— DATA EXTRACT —
★ ★ ★
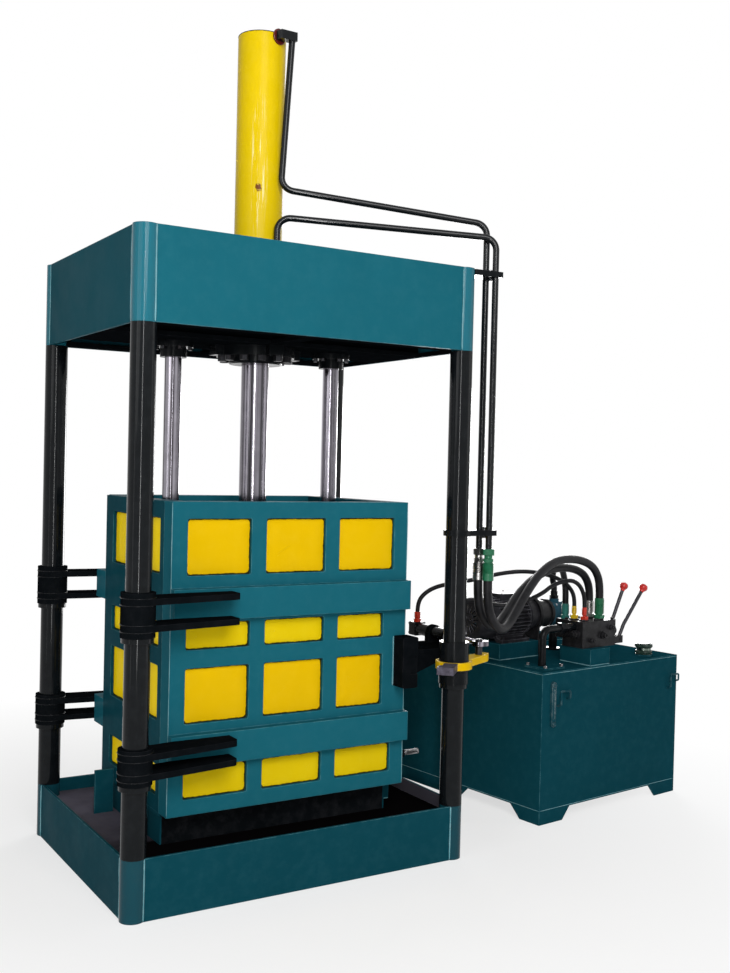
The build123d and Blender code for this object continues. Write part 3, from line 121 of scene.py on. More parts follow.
class DetailSettings(bpy.types.PropertyGroup):
    """Sizes of the small things that only the scene has."""

    edge_wave: length_setting("Edge wave", "How far a yellow field's edge wanders", 0.0016, 0, 0.02)
    # The inset leaves the dark olive showing round the field, as painted shade.
    field_inset: length_setting("Field inset", "Dark margin round a yellow field", 0.0045, 0, 0.05)
    bead_radius: length_setting("Weld bead", "Radius of a weld bead", 0.0035, 0.001, 0.01)
    bead_pitch: length_setting("Bead ripple", "Length of one ripple of a bead", 0.006, 0.002, 0.03)
    edge_radius: length_setting(
        "Edge softness", "Radius that softens the light on plate edges", 0.003, 0, 0.02)


class StageSettings(bpy.types.PropertyGroup):
    """Camera and light of the photograph."""

    eye: bpy.props.FloatVectorProperty(
        name="Eye", description="Place of the camera", subtype="TRANSLATION", unit="LENGTH",
        size=3, default=(-2.2798, -4.6947, 1.778))
    yaw: angle_setting("Yaw", "Camera turned from +Y towards +X", 31.649)
    pitch: angle_setting("Pitch", "Camera tilted up", -1.003)
    roll: angle_setting("Roll", "Camera rolled", 1.354)
    lens: amount_setting("Lens", "Focal length on a 36 mm frame", 41.33, 10, 200)
    key_power: amount_setting("Key light", "Power of the main lamp", 228, 0, 5000)
    fill_power: amount_setting("Fill light", "Power of the fill lamp", 44, 0, 5000)
    rear_power: amount_setting(
        "Rear light", "Power of the lamp behind, at the tank's side", 230, 0, 5000)
    strip_power: amount_setting("Strip lights", "Power of the two tall lamps at the sides", 14, 0, 500)
    line_power: amount_setting(
        "Front strip", "Power of the tall lamp that draws a line down each tube", 150, 0, 500)
    sky: amount_setting("Sky", "Strength of the soft surrounding light", 0.24, 0, 2)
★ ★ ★
From the first line above through the line that contains "of the small", quote each line exactly. Output nothing more.

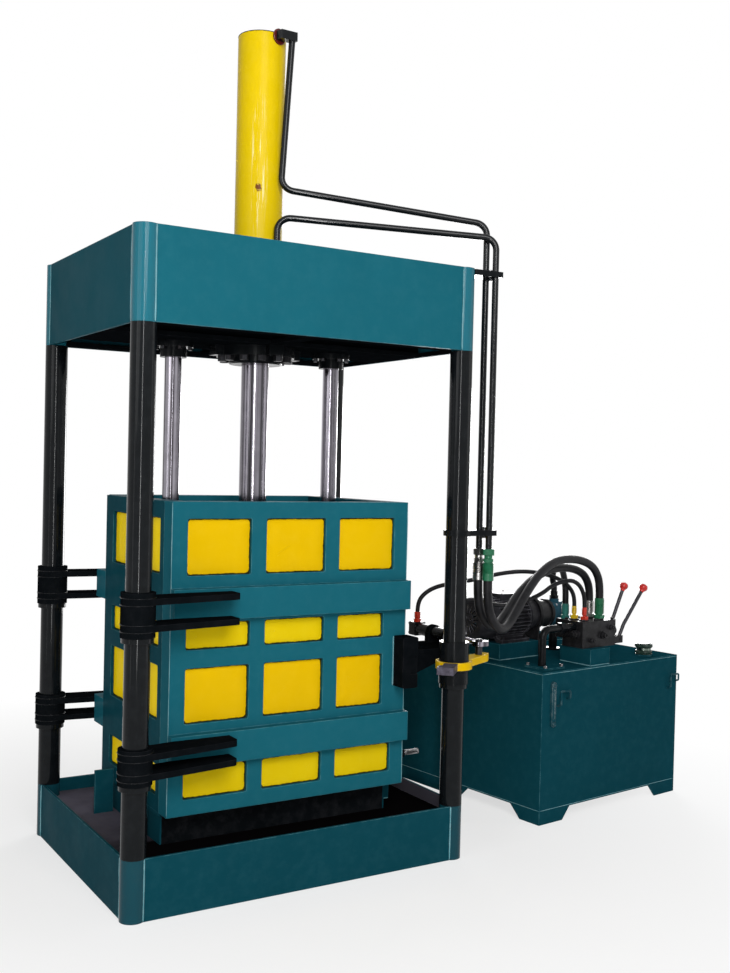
The build123d and Blender code for this object continues. Write part 3, from line 121 of scene.py on. More parts follow.
class DetailSettings(bpy.types.PropertyGroup):
    """Sizes of the small things that only the scene has."""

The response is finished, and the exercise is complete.